2. There will be times when your game might cause a brief period (a couple of frames) of thrashing that is harmless to the game play but might result in flushing data units that you absolutely don't want flushed (e.g. the boss a.i. script). You will want to have a locking mechanism on data units that overrides the LRU flush heuristic. You will want to use it sparingly, but I guarantee you will use it.
3. Instead of trying to make data driven A.I. or level logic where your game interprets some script, why not just code it up in C/asm, compile it, and then store it as a data unit that can be loaded when needed. The thing you have to worry about are hard coded branch destinations in the loadable executable data. The reason is that the chunk of executable could be loaded anywhere in memory and if a branch destination is not relative, then it likely branch of into nowhere and crash. You need to write "relocatable" code where all branches are relative to the program counter or are calls into permanent, non-moving engine code.
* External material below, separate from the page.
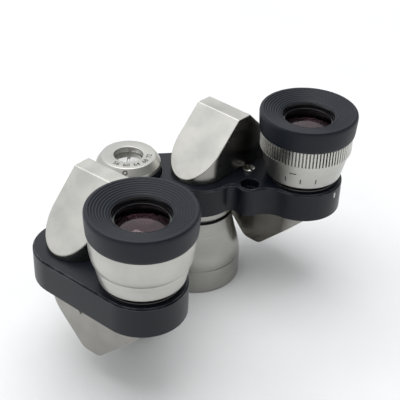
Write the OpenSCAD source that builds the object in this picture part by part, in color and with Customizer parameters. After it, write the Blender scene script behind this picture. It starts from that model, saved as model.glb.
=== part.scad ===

So Karri, writing a normal file interface may be good for casual programmers but if we want to really take full advantage of the new large carts, I think we need a generic way to package up assets as data units that can be streamed in as needed and an example streaming loader that people can use in their games. It would achieve the goal of abstracting the cart away from the programmer and be a better fit to the streaming cart interface.
--Wookie
Edited by Wookie, Thu Nov 12, 2009 5:54 PM.